Supplied information |
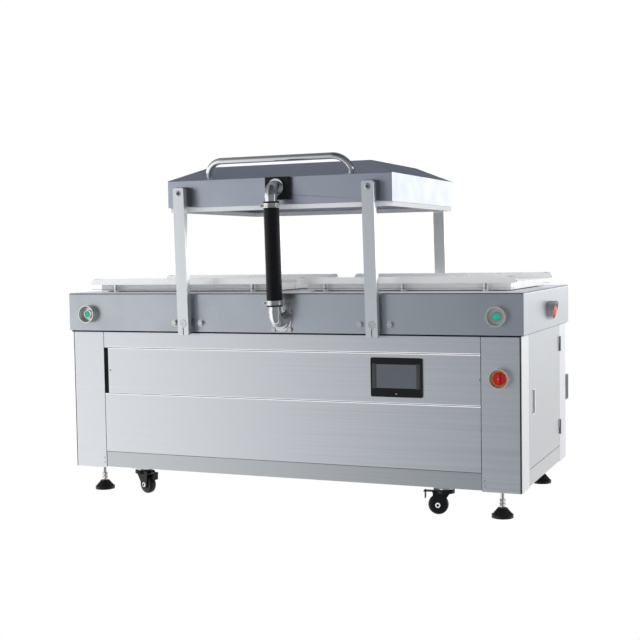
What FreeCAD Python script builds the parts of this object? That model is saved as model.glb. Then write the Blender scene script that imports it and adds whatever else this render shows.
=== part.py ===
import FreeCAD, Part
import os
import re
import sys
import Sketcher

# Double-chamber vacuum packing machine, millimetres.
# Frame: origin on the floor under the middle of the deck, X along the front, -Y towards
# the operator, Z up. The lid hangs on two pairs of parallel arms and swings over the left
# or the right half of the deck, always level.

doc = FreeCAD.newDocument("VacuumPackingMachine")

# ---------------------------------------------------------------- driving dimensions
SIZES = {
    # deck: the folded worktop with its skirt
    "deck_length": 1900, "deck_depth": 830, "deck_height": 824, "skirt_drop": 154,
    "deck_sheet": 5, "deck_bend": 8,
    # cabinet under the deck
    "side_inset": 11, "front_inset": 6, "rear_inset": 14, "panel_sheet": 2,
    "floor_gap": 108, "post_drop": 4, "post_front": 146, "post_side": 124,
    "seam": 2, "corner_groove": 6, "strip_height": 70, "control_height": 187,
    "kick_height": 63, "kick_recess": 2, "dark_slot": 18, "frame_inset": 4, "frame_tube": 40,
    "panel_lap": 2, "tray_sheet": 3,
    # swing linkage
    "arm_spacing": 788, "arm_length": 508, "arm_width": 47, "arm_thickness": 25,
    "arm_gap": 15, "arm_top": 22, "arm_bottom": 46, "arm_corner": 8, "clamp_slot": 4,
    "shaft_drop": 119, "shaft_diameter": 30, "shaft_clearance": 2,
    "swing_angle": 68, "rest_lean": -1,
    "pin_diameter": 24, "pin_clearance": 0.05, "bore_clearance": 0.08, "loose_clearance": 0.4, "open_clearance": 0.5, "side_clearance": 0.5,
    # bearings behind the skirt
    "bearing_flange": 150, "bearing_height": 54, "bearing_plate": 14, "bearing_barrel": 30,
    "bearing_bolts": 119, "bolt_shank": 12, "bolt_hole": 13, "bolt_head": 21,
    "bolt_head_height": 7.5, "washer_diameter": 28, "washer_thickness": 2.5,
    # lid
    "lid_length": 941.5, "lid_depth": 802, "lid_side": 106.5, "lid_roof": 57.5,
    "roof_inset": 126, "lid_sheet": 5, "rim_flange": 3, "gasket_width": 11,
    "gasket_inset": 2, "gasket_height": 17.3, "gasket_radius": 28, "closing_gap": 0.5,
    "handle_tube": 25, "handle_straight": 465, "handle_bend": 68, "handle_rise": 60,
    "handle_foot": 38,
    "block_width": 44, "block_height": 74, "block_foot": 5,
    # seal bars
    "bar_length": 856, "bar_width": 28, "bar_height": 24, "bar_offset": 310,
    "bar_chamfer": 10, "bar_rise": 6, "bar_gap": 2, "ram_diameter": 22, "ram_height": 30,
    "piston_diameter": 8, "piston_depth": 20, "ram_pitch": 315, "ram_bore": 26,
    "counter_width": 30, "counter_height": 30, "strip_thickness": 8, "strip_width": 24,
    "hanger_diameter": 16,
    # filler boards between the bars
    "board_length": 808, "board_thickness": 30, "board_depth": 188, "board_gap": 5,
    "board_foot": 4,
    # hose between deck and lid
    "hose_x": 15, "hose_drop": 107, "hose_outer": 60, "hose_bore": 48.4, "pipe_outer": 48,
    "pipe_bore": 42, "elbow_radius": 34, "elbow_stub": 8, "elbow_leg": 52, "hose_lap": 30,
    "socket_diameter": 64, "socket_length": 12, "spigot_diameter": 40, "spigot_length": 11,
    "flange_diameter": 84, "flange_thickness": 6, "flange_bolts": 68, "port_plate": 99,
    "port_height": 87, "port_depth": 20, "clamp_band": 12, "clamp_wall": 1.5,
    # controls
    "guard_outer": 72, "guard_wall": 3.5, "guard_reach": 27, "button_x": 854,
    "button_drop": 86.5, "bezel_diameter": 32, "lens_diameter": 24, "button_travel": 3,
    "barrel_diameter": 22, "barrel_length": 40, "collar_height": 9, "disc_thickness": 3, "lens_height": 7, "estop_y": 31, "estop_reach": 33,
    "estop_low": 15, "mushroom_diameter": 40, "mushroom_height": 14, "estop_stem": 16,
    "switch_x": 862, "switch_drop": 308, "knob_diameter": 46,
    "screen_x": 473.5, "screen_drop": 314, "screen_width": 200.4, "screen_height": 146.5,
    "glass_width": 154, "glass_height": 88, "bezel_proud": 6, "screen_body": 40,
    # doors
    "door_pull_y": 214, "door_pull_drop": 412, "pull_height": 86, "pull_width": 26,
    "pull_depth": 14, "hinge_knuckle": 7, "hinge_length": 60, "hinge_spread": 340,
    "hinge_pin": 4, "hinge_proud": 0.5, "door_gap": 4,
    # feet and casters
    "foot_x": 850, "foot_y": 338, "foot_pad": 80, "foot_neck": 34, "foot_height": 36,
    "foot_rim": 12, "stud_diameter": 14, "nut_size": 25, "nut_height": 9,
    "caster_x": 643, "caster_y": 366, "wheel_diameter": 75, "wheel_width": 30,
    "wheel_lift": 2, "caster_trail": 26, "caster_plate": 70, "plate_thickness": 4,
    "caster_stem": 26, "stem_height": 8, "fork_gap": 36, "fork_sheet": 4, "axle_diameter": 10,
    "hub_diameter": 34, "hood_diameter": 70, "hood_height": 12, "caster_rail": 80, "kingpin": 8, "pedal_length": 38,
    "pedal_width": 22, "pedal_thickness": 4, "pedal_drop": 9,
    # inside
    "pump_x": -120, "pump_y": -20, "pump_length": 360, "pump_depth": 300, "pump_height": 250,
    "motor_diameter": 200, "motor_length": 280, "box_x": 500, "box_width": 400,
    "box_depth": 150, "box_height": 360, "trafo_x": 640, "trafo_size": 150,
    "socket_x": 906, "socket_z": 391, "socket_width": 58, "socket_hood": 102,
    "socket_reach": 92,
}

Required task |
Extract from the data every line where "FreeCAD" shows up.

Answer for the task |
What FreeCAD Python script builds the parts of this object? That model is saved as model.glb. Then write the Blender scene script that imports it and adds whatever else this render shows.
import FreeCAD, Part
doc = FreeCAD.newDocument("VacuumPackingMachine")